21世紀文学研究所

1サラリーマンの読書日記です。

堀江敏幸『子午線を求めて』 「忘れられた軽騎兵」

主客のはっきりしない関係を語り手に要求するこの女性は、「ケチャップの創始者ロベール・ハインツの曾孫のそのまた孫」だと言い張っていたのだが、遺体の身元を調査していた現地警察とインターポールの手によって、どこにも存在しない身元不明の人物と断定される。(「下降する命の予感」)

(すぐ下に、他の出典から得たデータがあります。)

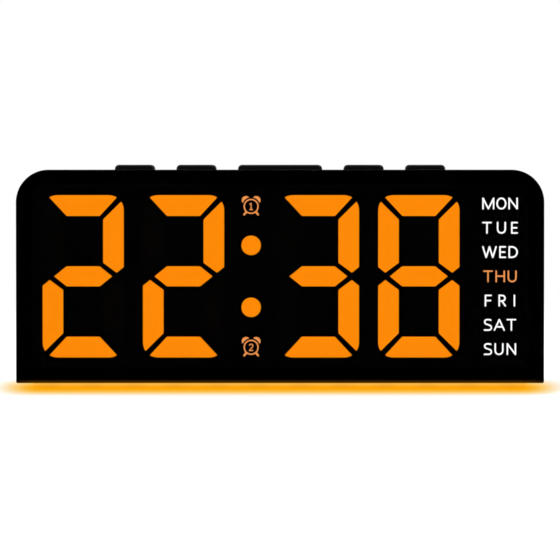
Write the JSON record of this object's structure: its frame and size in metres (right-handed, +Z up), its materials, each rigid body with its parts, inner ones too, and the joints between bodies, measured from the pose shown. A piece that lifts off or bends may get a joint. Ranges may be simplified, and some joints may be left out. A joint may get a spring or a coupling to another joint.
{
  "type": "digital day clock",
  "caption": "Wide low digital clock with large orange seven-segment digits, weekday legends down the right side, keys on top and a glowing strip underneath.",
  "frame": {"origin": "on the surface the feet stand on, at the centre of the clock's footprint", "axes": "+Z up, -Y towards the display's viewer, +X to the viewer's right"},
  "size_m": [0.165, 0.036, 0.0708],
  "materials": {
    "smoked_acrylic": "polished dark smoke tint",
    "adhesive_black": "dull black foam tape",
    "mask_black": "matt black print",
    "digit_orange": "translucent diffuser, lit",
    "legend_orange": "translucent diffuser, lit",
    "legend_white": "translucent diffuser, lit",
    "reflector_white": "satin moulded",
    "circuit_board": "solder mask over glass laminate",
    "board_white": "white solder mask",
    "led_body": "phosphor and resin",
    "chip_black": "moulded epoxy",
    "bright_metal": "nickel plate",
    "connector_white": "nylon",
    "case_black": "fine spark texture",
    "key_black": "satin",
    "plunger_dark": "moulded nylon",
    "night_light": "opal diffuser, lit",
    "foot_rubber": "translucent silicone",
    "screw_steel": "blackened steel",
    "cell_wrap": "printed foil wrap",
    "cable_sheath": "grey ribbon"
  },
  "bodies": {
    "clock": {"alarm_icon_1": "legend_orange", "alarm_icon_2": "legend_orange", "backup_cells": "cell_wrap", "battery_contacts": "bright_metal", "battery_springs": "bright_metal", "battery_wires": "cable_sheath", "board_connectors": "connector_white", "buzzer": "chip_black", "buzzer_wires": "cable_sheath", "case_screws": "screw_steel", "clock_crystal": "bright_metal", "colon_dots": "digit_orange", "digit_1": "digit_orange", "digit_2": "digit_orange", "digit_3": "digit_orange", "digit_4": "digit_orange", "display_leds": "led_body", "display_pcb": "circuit_board", "display_reflector": "reflector_white", "display_screws": "screw_steel", "driver_chips": "chip_black", "front_case": "case_black", "front_lens": "smoked_acrylic", "key_pcb": "circuit_board", "key_pcb_screws": "screw_steel", "key_ribbon": "cable_sheath", "key_switches": "plunger_dark", "lens_tape": "adhesive_black", "light_bar": "night_light", "light_bar_leds": "led_body", "light_bar_pcb": "board_white", "light_bar_wires": "cable_sheath", "light_mask": "mask_black", "power_pcb": "circuit_board", "power_pcb_screws": "screw_steel", "power_wires": "cable_sheath", "rear_cover": "case_black", "rubber_feet": "foot_rubber", "usb_c_socket": "bright_metal", "usb_c_tongue": "plunger_dark", "weekday_fri": "legend_white", "weekday_mon": "legend_white", "weekday_sat": "legend_white", "weekday_sun": "legend_white", "weekday_thu": "legend_orange", "weekday_tue": "legend_white", "weekday_wed": "legend_white"},
    "key_set": {"key_set": "key_black", "plunger_set": "plunger_dark"},
    "key_down": {"key_down": "key_black", "plunger_down": "plunger_dark"},
    "key_snooze": {"key_snooze": "key_black", "plunger_snooze": "plunger_dark"},
    "key_up": {"key_up": "key_black", "plunger_up": "plunger_dark"},
    "key_alarm": {"key_alarm": "key_black", "plunger_alarm": "plunger_dark"},
    "battery_door": {"battery_door": "case_black"}
  },
  "joints": [
    {"name": "press_set", "type": "slide", "parent": "clock", "child": "key_set", "axis": [0, 0, -1], "range_m": [0, 0.0005], "stiffness_N_per_m": 1200},
    {"name": "press_down", "type": "slide", "parent": "clock", "child": "key_down", "axis": [0, 0, -1], "range_m": [0, 0.0005], "stiffness_N_per_m": 1200},
    {"name": "press_snooze", "type": "slide", "parent": "clock", "child": "key_snooze", "axis": [0, 0, -1], "range_m": [0, 0.0005], "stiffness_N_per_m": 1200},
    {"name": "press_up", "type": "slide", "parent": "clock", "child": "key_up", "axis": [0, 0, -1], "range_m": [0, 0.0005], "stiffness_N_per_m": 1200},
    {"name": "press_alarm", "type": "slide", "parent": "clock", "child": "key_alarm", "axis": [0, 0, -1], "range_m": [0, 0.0005], "stiffness_N_per_m": 1200},
    {"name": "battery_door_hinge", "type": "hinge", "parent": "clock", "child": "battery_door", "pos_m": [-0.027, 0.0166, 0.03585], "axis": [0, 0, 1], "range_deg": [0, 95]}
  ]
}
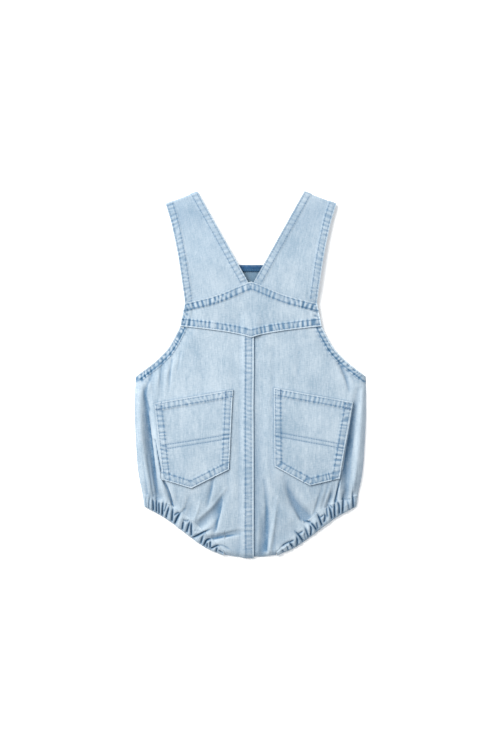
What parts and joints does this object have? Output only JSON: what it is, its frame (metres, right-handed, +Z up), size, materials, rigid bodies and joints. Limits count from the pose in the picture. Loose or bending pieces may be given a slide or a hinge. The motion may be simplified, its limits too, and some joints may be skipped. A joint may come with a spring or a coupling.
{
  "type": "baby's denim bubble dungarees",
  "caption": "Baby's short denim dungarees laid flat, back up, with wide straps, a pointed yoke, patch pockets and gathered elastic leg edges.",
  "frame": {"origin": "centre of the garment's box, on the surface that it lies on", "axes": "+Z up, away from the surface; +Y from the crotch to the shoulders; +X to the wearer's right, as the back is up"},
  "size_m": [0.266, 0.4216, 0.011],
  "materials": {
    "denim": "light washed denim, matt",
    "denim_inside": "inside of washed denim, matt",
    "denim_hem": "darker turned hem, matt",
    "casing": "gathered washed denim, matt",
    "button": "satin"
  },
  "bodies": {
    "root": {"back_panel_left": "denim", "back_panel_right": "denim", "back_yoke": "denim", "front_panel": "denim_inside", "bib_hem": "denim_hem", "strap_left": "denim", "strap_right": "denim", "pocket_left": "denim", "pocket_right": "denim", "leg_casing_back_left": "casing", "leg_casing_back_right": "casing", "leg_casing_front_left": "casing", "leg_casing_front_right": "casing", "button_left": "button", "button_right": "button"}
  },
  "joints": []
}
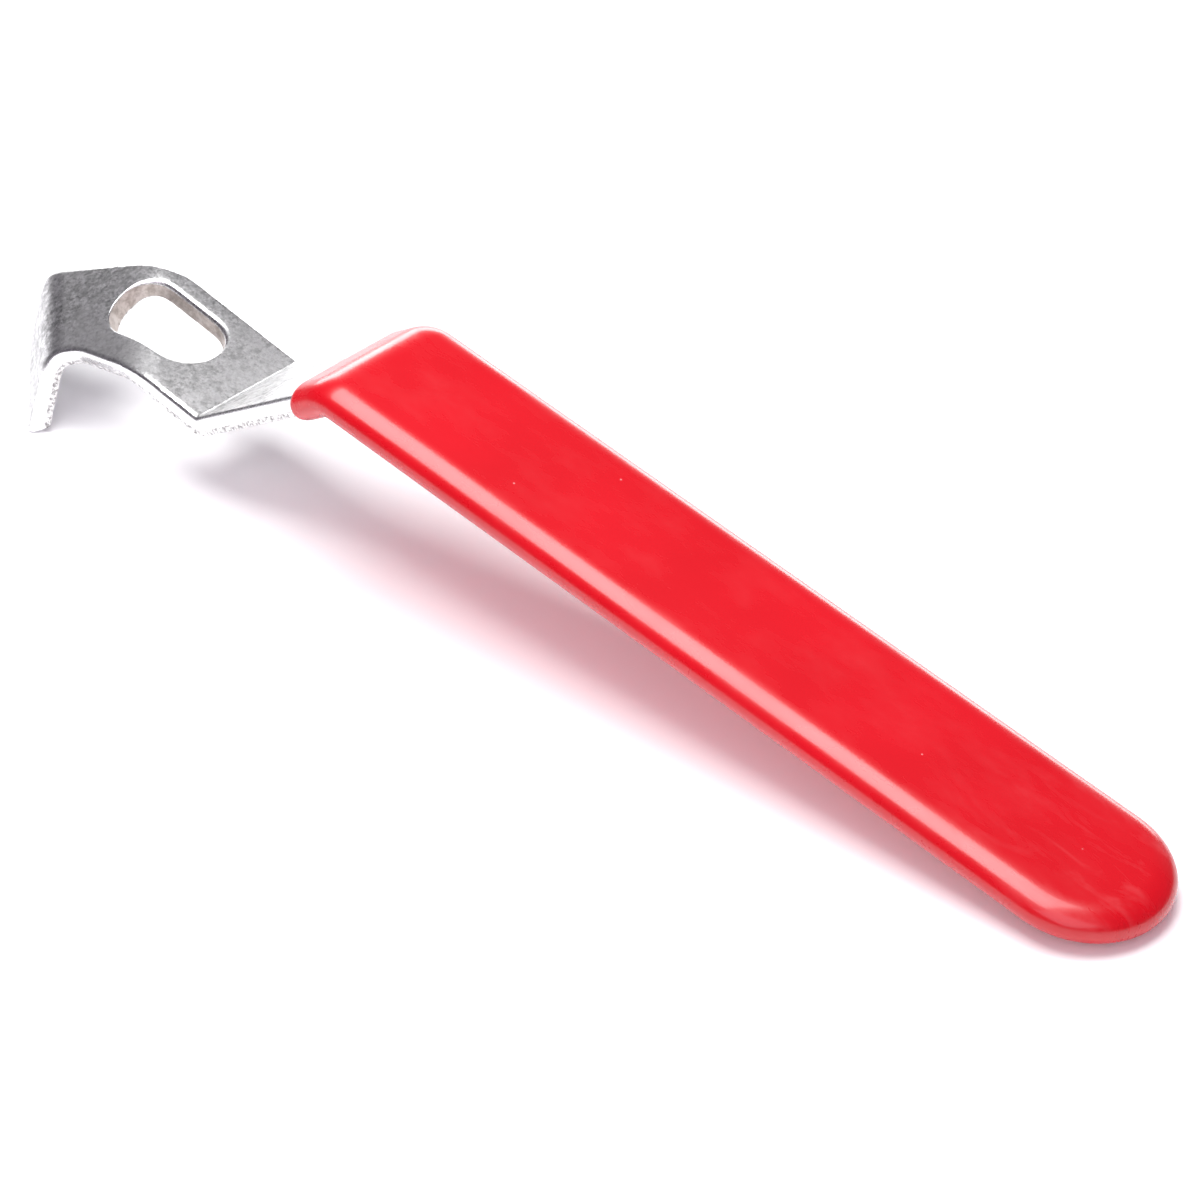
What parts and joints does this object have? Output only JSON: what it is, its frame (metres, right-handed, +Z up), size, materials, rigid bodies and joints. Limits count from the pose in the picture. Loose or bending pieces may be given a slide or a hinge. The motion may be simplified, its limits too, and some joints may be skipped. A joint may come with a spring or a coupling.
{
  "type": "manual can opener",
  "caption": "Lever can and pail opener: a bent flat steel bar with a hook and a slotted head, and a dipped vinyl grip.",
  "frame": {"origin": "centre of the footprint, on the surface that the opener stands on", "axes": "+X from the head towards the grip's end, +Z up, at rest on the hook's foot and on the grip's end"},
  "size_m": [0.2478, 0.032, 0.037],
  "materials": {
    "galvanised_steel": "dull mottled zinc grey on the broad faces, bright sheared edges",
    "red_vinyl": "smooth glossy dipped vinyl"
  },
  "bodies": {
    "root": {"steel_blade": "galvanised_steel", "vinyl_grip": "red_vinyl"}
  },
  "joints": []
}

 ポストモダンの悪口を書いたそのあとで、あきらかにその文脈に属するエルヴュ・ギベールに関する文章を引用するのもどうかと思うが。とかく『子午線を求めて』は、澁澤龍彦の「悪魔のいる文学史」を、自分の書きたいもののある種の理想として捉える私にとって、とても好ましいものだった。つまりは、書物や作家について書かれているのに、その書かれている対象が一体なんだかよく分からない、という意味において。
 あとがきに代わる「跋」に述べられているように、この本は「作家なり詩人なりに寄り添いつつ進んだ藪のなかの足跡が立ち消えていく瞬間、小さな楽音が生まれるような呼吸」のもと、あまり有名でない(あるいは私が無学にして知らない)フランスの作家・詩人についての文章を集めて作られている。だから書かれていることがらについて、本来的な関心はあるはずもないのだが、そこにある短いドラマ・リズムが心地よい。私は堀江敏幸氏は現代一の書評の書き手だと思っているが、これらの文章はおそらく書評と言ってもいいものの、ロシア語や英語ではなく、取り扱われている本がフランス語で書かれている以上、たぶん死ぬまでに読むことはない。(ギベールなどの翻訳のある人をのぞいて)。その無責任な邂逅がなんとも言えず心地よいのだ。
 各章のタイトルが何ともいえずまた魅力的で、たとえば、「カメレオンになろうとしているのに、世界はたえず私から色を奪っていく」。そして無責任に一章を俯瞰したあと、ふとタイトルをもう一度眺めれば、それがしっかりと文章に寄り添って結実している。こういうものが何ともいえずたのしいのである。
 さて、「忘れられた軽騎兵」という章だが、ここにもロジェ・ミニエ、ジャック・シャルドンヌ、ジェローム・ルロワなどという、あまりよく知らん作家の名前が羅列されながら、「ところで、四十歳で亡くなったこの小説家の生涯と作品を、『忘れられた軽騎兵』というエッセイにまとめようとしている人物がいる。ジェローム・ルロワの処女作『マルタ島のオレンジ』の主人公クレベールだ」と書かれ、ロジェ・アルヴェイという作家のことを紹介されてみれば、不用意にも茫然と文章を追い、なるほどアルヴェイなる人物はバルセロナで命を落としたのか、と思ってしまう。しかしながら、このエッセイの種明かしをしてしまえば、ロジェ・アルヴェイという作家は存在しないのだ。
 仏文など読んだこともないくせに、ぼーっと読み進んではいないか、と言われたような気がして、もう一度この本が好きになるのである。